Tally how many lines include "shown". The number is the whole answer.

--

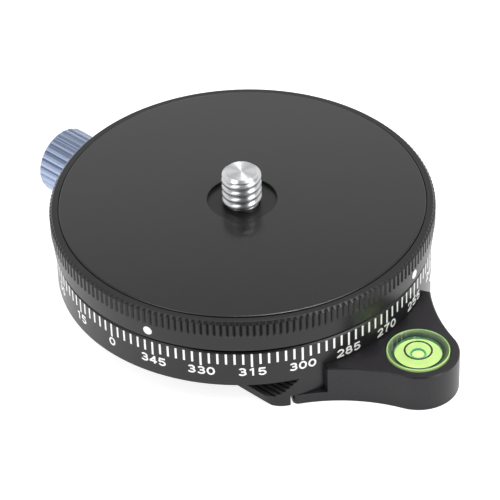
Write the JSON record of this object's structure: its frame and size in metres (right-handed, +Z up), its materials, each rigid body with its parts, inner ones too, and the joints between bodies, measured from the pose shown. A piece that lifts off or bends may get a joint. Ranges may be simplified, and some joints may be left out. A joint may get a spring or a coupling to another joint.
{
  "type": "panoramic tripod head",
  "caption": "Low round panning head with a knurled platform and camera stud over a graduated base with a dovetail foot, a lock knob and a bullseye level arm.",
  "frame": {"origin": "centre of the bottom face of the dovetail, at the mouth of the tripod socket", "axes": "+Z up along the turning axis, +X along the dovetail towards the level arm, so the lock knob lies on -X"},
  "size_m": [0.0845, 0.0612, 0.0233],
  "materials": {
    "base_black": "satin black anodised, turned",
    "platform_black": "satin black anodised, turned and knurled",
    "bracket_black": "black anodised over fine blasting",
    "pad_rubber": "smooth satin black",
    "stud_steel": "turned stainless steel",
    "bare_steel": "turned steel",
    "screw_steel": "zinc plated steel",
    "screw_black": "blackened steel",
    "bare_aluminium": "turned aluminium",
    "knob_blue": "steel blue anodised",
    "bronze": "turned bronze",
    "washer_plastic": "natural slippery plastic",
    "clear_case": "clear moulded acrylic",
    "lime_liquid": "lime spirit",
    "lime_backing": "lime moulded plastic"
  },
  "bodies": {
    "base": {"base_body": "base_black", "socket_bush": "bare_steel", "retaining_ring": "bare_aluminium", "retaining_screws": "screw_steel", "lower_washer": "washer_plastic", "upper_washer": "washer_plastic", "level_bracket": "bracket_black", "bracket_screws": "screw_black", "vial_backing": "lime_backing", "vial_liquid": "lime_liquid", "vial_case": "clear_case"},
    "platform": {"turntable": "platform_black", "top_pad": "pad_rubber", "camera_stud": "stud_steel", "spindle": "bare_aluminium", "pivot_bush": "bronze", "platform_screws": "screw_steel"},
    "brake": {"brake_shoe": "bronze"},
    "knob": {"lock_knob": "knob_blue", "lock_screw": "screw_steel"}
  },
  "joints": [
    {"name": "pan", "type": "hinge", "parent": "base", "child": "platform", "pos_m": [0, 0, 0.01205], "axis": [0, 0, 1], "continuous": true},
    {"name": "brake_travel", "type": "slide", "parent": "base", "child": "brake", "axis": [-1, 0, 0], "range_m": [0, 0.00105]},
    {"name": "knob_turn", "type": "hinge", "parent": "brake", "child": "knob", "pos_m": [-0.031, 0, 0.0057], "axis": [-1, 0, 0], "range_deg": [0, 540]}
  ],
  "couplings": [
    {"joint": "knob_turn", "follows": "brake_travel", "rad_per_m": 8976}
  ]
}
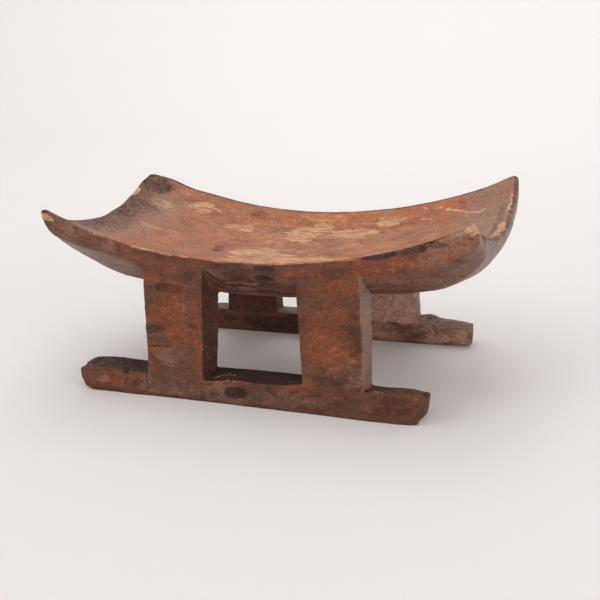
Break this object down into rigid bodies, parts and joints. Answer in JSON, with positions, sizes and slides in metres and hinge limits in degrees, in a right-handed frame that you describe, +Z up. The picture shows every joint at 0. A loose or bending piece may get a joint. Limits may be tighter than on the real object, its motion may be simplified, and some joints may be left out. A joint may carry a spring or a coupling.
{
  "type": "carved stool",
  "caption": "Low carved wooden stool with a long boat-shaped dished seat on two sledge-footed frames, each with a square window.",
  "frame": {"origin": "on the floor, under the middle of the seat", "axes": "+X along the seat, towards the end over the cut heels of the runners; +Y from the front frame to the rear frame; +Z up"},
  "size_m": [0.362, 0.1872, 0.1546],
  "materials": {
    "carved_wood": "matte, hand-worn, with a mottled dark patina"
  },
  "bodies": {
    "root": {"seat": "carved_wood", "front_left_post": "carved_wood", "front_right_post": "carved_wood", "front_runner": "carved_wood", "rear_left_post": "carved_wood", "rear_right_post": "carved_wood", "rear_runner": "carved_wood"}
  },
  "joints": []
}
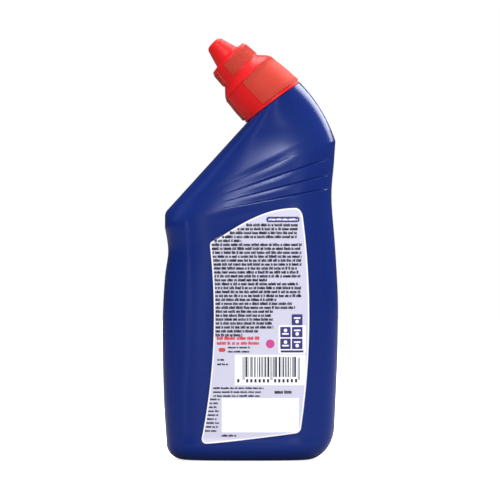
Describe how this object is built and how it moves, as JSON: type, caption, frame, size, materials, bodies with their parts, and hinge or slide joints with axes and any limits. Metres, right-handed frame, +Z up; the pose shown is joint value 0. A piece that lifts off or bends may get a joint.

--

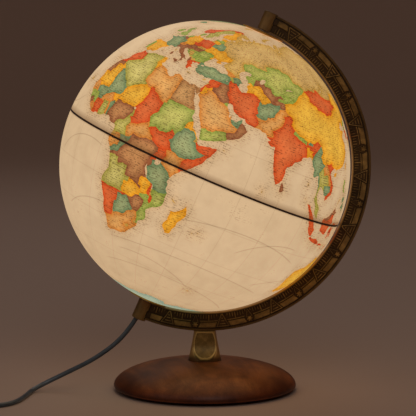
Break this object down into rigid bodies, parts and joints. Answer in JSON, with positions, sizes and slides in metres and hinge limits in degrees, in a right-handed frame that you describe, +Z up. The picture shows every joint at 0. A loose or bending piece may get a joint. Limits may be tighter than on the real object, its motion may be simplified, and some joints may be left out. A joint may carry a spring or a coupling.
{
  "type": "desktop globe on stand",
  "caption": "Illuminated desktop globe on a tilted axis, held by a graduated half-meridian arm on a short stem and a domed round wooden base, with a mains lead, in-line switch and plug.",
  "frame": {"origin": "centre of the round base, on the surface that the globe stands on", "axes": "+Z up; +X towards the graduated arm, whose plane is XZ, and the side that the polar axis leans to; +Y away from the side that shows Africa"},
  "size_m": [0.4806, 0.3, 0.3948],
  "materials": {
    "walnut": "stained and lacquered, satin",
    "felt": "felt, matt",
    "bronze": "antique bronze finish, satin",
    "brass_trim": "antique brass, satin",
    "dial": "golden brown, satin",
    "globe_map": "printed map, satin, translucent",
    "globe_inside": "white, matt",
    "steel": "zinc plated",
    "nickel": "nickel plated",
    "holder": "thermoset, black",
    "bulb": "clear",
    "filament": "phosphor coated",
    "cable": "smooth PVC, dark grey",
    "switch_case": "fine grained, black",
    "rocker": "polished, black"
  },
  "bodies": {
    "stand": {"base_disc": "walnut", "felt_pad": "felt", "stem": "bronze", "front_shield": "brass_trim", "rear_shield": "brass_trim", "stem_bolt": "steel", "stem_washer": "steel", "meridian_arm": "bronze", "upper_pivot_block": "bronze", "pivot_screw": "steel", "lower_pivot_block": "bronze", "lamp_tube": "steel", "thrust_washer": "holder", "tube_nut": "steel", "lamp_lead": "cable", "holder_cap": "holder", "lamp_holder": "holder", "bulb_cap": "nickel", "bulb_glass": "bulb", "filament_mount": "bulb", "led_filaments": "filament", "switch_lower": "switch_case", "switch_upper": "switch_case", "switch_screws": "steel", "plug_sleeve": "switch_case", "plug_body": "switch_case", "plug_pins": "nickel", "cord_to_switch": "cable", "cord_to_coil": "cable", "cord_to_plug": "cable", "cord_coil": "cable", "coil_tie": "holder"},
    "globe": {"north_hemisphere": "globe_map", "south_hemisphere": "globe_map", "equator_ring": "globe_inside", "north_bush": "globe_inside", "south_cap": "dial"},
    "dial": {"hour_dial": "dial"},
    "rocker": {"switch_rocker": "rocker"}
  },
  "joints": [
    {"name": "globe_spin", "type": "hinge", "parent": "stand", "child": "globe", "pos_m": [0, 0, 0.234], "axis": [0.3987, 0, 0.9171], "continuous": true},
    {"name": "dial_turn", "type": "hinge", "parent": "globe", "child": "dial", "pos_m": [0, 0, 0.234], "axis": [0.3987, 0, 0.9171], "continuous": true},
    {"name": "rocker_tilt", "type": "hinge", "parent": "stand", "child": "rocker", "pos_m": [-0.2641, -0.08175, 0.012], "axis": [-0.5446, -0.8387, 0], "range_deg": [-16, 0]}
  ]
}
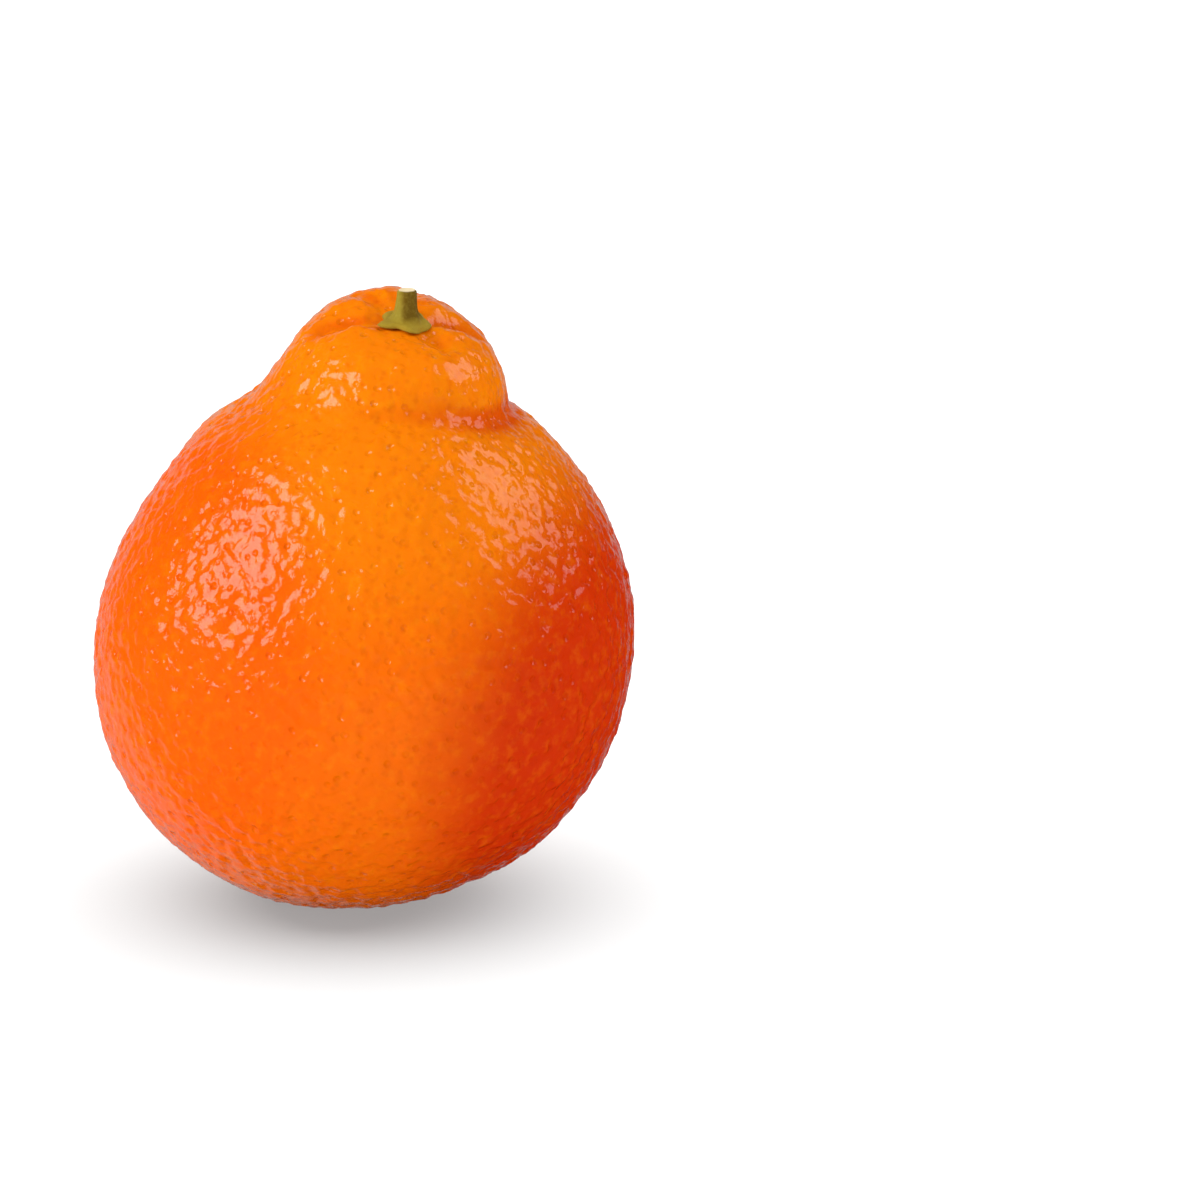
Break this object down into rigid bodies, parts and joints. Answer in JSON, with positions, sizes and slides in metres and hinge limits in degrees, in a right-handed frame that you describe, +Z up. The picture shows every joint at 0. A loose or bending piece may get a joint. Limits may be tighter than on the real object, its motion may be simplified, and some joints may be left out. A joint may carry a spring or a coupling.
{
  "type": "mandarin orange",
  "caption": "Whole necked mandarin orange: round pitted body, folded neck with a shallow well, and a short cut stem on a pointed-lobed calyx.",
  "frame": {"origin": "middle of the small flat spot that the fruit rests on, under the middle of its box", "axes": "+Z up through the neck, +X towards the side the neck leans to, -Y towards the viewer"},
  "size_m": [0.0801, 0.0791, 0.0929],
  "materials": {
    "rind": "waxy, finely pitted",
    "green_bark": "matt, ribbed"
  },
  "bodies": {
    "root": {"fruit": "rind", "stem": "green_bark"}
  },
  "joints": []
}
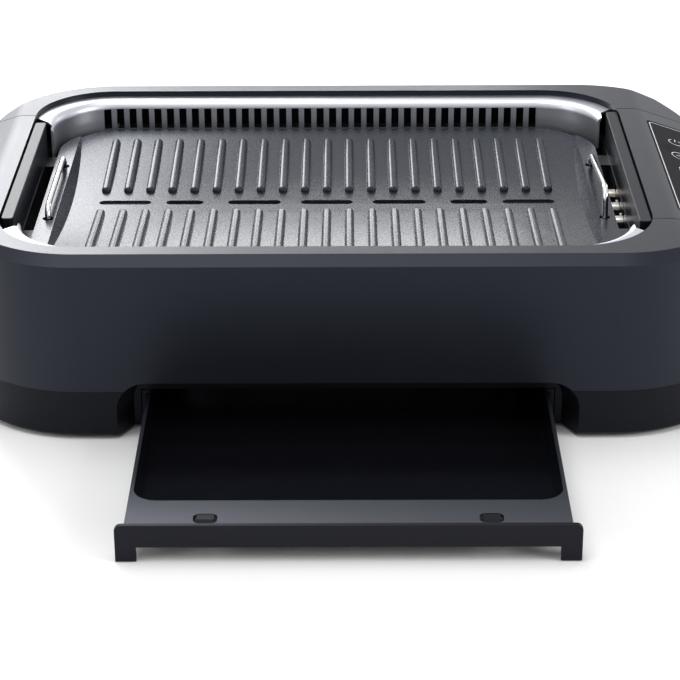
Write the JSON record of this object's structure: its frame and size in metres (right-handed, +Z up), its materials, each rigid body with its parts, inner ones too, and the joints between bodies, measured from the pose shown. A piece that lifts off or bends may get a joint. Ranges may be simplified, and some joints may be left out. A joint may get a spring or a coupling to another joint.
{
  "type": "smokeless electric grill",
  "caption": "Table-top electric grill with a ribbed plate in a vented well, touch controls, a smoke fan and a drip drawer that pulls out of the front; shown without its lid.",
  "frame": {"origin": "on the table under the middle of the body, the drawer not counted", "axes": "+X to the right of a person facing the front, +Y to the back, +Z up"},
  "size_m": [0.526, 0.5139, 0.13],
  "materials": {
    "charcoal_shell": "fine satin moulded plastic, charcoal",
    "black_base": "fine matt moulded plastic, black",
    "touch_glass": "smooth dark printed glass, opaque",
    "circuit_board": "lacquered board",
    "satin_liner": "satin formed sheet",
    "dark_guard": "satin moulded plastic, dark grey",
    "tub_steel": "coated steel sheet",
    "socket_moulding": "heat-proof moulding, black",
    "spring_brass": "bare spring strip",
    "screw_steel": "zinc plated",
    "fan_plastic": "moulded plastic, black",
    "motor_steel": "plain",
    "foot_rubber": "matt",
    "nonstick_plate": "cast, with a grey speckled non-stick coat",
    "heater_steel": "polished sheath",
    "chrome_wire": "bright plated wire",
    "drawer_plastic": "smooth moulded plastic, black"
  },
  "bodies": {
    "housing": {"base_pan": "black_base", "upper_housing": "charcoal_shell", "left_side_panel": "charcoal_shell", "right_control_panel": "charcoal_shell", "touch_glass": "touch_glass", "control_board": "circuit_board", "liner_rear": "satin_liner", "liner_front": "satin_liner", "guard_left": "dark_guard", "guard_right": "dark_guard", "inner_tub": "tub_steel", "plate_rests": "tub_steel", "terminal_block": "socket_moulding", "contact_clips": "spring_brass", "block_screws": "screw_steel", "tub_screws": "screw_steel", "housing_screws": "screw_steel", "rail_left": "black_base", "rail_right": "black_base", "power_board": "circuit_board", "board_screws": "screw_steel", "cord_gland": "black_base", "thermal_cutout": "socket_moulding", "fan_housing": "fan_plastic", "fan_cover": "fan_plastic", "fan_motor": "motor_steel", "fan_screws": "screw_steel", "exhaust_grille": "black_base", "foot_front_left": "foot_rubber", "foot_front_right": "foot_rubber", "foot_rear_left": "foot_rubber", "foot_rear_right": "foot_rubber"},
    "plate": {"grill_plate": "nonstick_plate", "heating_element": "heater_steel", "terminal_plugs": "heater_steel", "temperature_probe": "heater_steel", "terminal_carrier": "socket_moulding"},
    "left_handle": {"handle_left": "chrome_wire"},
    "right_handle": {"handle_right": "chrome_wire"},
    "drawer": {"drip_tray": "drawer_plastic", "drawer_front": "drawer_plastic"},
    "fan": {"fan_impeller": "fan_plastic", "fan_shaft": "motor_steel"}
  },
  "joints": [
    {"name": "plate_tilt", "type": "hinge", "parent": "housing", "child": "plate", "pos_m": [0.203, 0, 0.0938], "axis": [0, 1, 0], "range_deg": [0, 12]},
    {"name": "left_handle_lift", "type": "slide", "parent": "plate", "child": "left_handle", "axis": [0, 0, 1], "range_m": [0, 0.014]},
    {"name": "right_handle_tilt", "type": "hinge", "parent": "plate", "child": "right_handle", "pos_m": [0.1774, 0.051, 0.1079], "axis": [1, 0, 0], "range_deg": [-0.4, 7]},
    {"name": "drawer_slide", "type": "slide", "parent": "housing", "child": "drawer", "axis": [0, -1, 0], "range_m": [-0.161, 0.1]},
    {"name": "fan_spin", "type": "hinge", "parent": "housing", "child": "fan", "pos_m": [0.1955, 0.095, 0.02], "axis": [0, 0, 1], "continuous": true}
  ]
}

--

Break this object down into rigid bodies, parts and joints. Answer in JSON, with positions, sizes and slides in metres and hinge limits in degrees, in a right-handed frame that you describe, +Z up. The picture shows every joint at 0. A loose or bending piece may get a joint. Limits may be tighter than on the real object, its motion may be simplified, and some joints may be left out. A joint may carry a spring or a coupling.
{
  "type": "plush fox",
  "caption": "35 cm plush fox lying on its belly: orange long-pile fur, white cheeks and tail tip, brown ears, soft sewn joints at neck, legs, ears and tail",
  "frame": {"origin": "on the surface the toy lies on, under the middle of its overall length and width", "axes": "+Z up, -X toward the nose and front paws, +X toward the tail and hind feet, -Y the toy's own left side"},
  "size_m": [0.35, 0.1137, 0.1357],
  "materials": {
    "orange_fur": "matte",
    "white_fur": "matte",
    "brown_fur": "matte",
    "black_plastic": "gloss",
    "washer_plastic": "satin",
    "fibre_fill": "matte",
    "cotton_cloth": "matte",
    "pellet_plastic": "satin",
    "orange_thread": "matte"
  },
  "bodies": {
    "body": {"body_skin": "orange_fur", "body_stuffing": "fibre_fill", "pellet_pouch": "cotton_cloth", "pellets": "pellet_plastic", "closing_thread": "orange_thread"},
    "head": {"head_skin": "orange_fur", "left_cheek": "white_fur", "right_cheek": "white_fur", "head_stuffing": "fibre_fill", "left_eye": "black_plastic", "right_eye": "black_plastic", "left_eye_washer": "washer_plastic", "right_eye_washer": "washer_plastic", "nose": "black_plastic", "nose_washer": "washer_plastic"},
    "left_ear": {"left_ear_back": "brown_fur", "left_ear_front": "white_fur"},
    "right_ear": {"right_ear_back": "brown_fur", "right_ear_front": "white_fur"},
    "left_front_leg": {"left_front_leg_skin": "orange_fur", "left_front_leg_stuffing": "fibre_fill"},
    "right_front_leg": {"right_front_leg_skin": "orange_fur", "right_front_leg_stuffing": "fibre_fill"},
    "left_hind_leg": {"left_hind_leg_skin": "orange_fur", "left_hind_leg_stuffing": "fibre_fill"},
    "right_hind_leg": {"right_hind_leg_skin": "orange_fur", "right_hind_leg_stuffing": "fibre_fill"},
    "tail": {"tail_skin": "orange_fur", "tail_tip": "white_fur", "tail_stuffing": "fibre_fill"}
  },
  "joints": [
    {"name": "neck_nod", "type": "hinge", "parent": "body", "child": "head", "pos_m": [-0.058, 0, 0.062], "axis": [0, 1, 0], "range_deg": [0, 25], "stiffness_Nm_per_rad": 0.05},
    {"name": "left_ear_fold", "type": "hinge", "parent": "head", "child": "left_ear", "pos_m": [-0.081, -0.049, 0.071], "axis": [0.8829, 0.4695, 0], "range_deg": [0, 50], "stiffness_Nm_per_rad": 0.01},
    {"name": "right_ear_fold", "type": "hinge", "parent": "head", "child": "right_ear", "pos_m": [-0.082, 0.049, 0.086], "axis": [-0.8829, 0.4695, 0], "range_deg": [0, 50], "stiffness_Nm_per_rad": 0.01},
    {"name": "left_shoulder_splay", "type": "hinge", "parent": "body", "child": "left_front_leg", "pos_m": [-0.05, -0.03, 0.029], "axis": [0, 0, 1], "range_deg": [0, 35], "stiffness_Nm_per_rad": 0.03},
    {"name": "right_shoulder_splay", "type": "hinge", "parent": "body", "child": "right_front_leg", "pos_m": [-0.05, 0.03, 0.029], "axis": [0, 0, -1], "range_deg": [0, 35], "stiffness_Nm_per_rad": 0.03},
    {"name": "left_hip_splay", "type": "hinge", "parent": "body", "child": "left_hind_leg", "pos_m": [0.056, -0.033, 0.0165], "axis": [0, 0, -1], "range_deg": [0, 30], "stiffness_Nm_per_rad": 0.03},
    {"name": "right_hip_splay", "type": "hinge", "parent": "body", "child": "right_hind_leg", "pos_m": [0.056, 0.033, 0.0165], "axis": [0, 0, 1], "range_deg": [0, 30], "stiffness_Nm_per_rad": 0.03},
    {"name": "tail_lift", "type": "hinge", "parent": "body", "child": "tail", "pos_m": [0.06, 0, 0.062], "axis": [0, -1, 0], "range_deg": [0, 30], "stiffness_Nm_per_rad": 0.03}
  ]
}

--

Answer below:
4